日本大百科全書(ニッポニカ) 「全体主義経済学」の意味・わかりやすい解説
全体主義経済学
ぜんたいしゅぎけいざいがく
totalitarian political economy
今日、全体主義というとき、ナチス・ドイツ、イタリアなどのファシズム体制をさす場合と、主としてスターリン主義下のソビエト社会主義をいう場合とがあるが、ここでは前者を意味し、全体主義経済学とはファシズム体制の経済秩序形成原理として利用された経済学をさす。そこでまずあげられるのは、O・シュパンである。

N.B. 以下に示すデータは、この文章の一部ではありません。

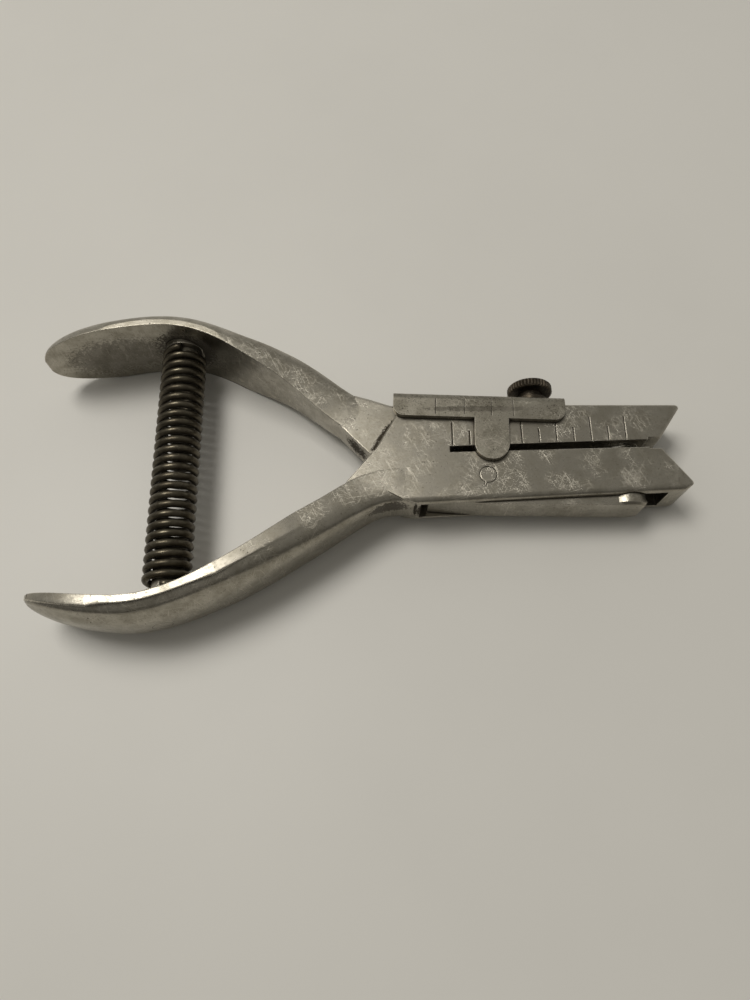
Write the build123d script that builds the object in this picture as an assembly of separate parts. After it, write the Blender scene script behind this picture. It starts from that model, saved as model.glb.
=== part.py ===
from build123d import *
import math
import os

# Hand-held hole punch. X runs along the jaws to the nose, Y from the fixed handle to the
# moving one, Z through the thickness. Everything is drawn about the pivot's centre, then
# moved so that the whole punch stands on Z = 0. Sizes are in millimetres and degrees.

# Jaw block
jaw_top = 14.2
nose_reach = 36.9
mouth_depth = 5.0
nose_drop = 2.8
heel_reach = 12.8
heel_drop = 5.35
lower_edge_radius = 1.1
edge_break = 0.3
throat_reach = 6.7
throat_floor = 4.4
throat_gap = 1.2
throat_rise = 1.1
throat_flare = 0.4
mouth_step = 0.35
mouth_step_length = 2.3

# Slot, lever tongue and pivot
slot_width = 6.5
side_clearance = 0.1
closing_angle = 6.5
rise_clearance = 0.5
slot_front_wall = 4.4
slot_heel_wall = 12.1
stop_clearance = 0.2
pivot_diameter = 3.2
running_clearance = 0.05
key_width = 0.5
key_reach = 2.4
key_depth = 0.8
pin_edge = 0.14

# Punch, die and drive
punch_setback = 6.3
punch_diameter = 4.76
punch_clearance = 0.04
fork_clearance = 0.12
tine_wall = 1.3
bore_clearance = 0.4
bore_wall = 0.55
drive_pin_diameter = 2.0
drive_pin_drop = 1.6
punch_recess = 0.35
punch_tail = 2.0
die_wall = 1.12
die_length = 6.3
land_length = 2.0
chip_relief = 0.3

# Handles
handle_width = 16.5
handle_reach = 85.0
fixed_handle_reach = 80.6
tip_length = 19.0
tip_fullness = 2.5
tip_thickness = 0.7
handle_depth = 4.4
neck_depth = 6.2
neck_squareness = 9.0
back_roundness = 2.2
rim_flat = 0.2
root_sink = 0.12
neck_edge = 0.5
section_steps = 12
section_shares = [0, 0.04, 0.09, 0.16, 0.24, 0.32, 0.4, 0.48, 0.56, 0.64, 0.72, 0.8, 0.86, 0.91,
                  0.95, 0.975, 0.99, 0.998]
handle_spacing = 29.5
fixed_handle_spacing = 22.9

# Spring and its posts
spring_diameter = 8.6
wire_diameter = 1.4
spring_turns = 26
spring_reach = 57.5
spring_lean = 0.6
lower_seat = 20.5
upper_seat = 28.35
post_clearance = 0.35
post_depth = 5.0
collar_step = 0.5
collar_depth = 3.6
rivet_diameter = 3.3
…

彼は、イギリス古典学派以来の経済学が個人的自由に基づく市場原理を中心に展開されていたのが、自由競争の衰退とともに色あせてきたのに対応して、超個人的な全体が個体に優先し、各個体は有機体としての全体の部分であり、全体こそが無限の生命の具現者であるという全体主義経済観によって経済学体系をつくった。ついでF・ゴットル・オットリリエンフェルトも、シュパンと同様に、没価値的である科学的認識の限界を超えて、共同体=全体存続のためという実践的要求に基づいて理論・歴史・政策の有機的統合を強調し、ナチスやファシズムに利用されることとなった。彼らは、第二次世界大戦中の日本の皇道経済学や右翼経済学にも影響を与えた。